One of the reasons I didn’t write anything yesterday was that we went into the City to have lunch with friends. The food was wonderful, which I knew would be the case, since Yank Sing is my favorite restaurant. The conversation was frustrating.
It all started when someone tried to look something up on the California Department of Motor Vehicle’s website, only to discover that it’s a terrible website. I pointed out that, being a monopoly, once the DMV created a somewhat functional website, it had no incentive to create a better one. A DemProg at the table, who works in the private sector, instantly defended government workers.
“I know government workers,” he said, “who work crazy hard.”
“So do I,” I replied. “I’m not talking about individuals; I’m talking about a systemic problem.”
“So you’re saying no government workers can do a good job?”
“No, I’m not saying that at all. What I’m saying is that when there’s a monopoly, which is always the case when government is involved, you only need to get things functional and no more. You’re not going to lose business, after all.”
“That’s not true!”
(It occurs to me as I write this that the DemProg took my argument as a veiled attack on the Obamacare website, although that hadn’t even crossed my mind at the time.)
The argument volleyed back and forth for a while, with the DemProg insistently saying — and me agreeing — that there are wonderful government employees out there. I kept repeating my point, though, that the system discourages hard work and innovation because there are no rewards for either.

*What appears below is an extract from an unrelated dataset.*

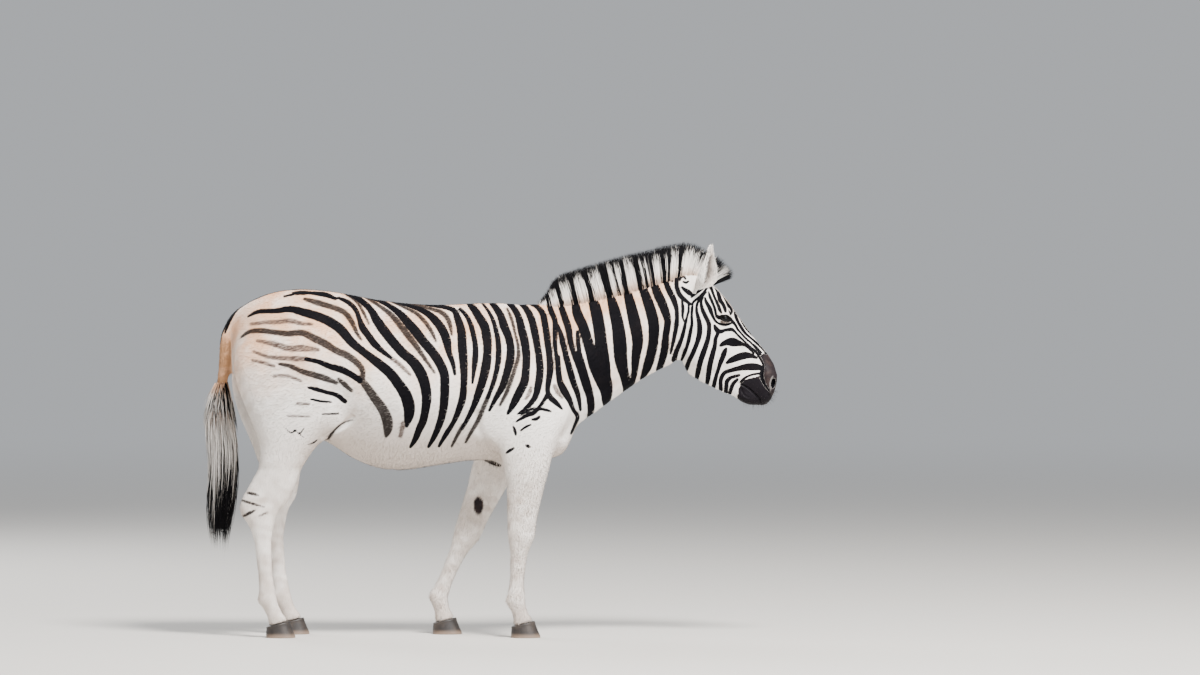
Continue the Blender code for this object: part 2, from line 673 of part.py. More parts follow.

Since we were at an impasse, the DemProg switched to another argument:
“It’s not the workers’ fault and it’s not just because no one else can compete with them. It’s because of the regulations that limit them.”
“That’s my point exactly! The nature of government is such that every agency, from its inception, is prevented from growing, innovating, and creating. It’s designed and limited by committees that have nothing to do with it’s actual functioning.”
I’m a bit muddy on where the conversation went at this point. We definitely touched upon government unions, which he said were necessary to protect workers, and which I said were corrupt ab initio, because the people whose money is at stake (i.e., taxpayers) are the only ones not at the table. Instead, I explained, although I doubt he or the other DemProg guests understood, unions pay money to elect politicians who ensure that they get insane benefits, far better than in the private sector, because the politicians know that a portion of those same benefits will be turned into cash to re-elect the politician. No taxpayers — the ones who fund this corruption — are involved. I especially flummoxed my audience when I added that Progressive icon FDR feared public sector unions.
I suggested a thought experiment: Imagine that the DMV is divided into two separate entities, one of which serves all state citizens whose last names end with the letters A through L and the other of which serves all state residents whose names end with M through Z (and we’re assuming that pretty much divides the state population in half). Both DMV entities are given the same goal — do DMV stuff — but they’re not explicitly told how to do that. Moreover, they are told that, at the end of each year, there’s going to be a customer satisfaction survey. Whichever DMV department wins that survey will be rewarded: The employees will get significant bonuses. The other DMV won’t get any bonuses and, if the survey answers are really bad, people will get fired and salaries will be docked.
I then asked, “Would the above scenario improve performance?”
To which my DemProg friend said, “I don’t want to talk about this anymore.”